The next trick was having no budget (aka Fantagraphics Budget) and the need for a photographer willing to travel out to Gahan's studio to pull off the shoot within a few weeks time. I wasn't optimistic, but remembering the work of Seth Kushner's NYC photos of cartoonists I took a stab at conscripting not just a decent photographer but a truly talented one. Seth generously agreed to our modest arrangement and treked out to Sag Harbor with his camera and a man-sized panel of glass. In no time we had these amazing portraits that nailed the concept. (Plus we ended up with some great unpublished outtakes like this one of Gahan cradling a "baby" skeleton.)
On the production end, Playboy graciously gave us a wide berth on the design-- their only major dictate being the point size and typeface used for the art pages of the book-- so the final piece was just to pull off the tricky production Gary and I were envisioning. Our printer, Imago, worked with me at length on getting everything right and their efforts really completed the book.

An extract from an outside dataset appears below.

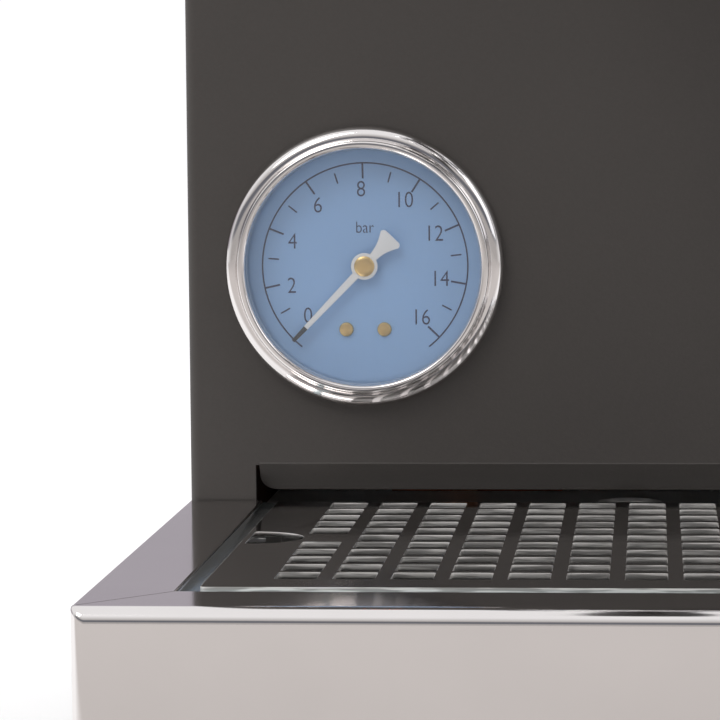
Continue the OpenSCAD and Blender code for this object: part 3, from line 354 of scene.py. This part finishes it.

In the end, each book has a different Gahan portrait on the back cover so the framed image of the artist can be changed out and displayed on your shelf of honor. The front of the slipcase is pillow embossed (ie: the image is in layered relief, which doesn't photograph well here), the back cover is silkscreened plexiglass, and the book covers are all diecut with morbid icons, with matching tipped-in interior diecut pages.
To top it off, the Special Edition set is shrink-wrapped with a box of miniature reproduction cards sent from Gahan to Hugh Hefner and a glow-in-the-dark letterpress print reminding the owner, day or night, that the end of the world is coming.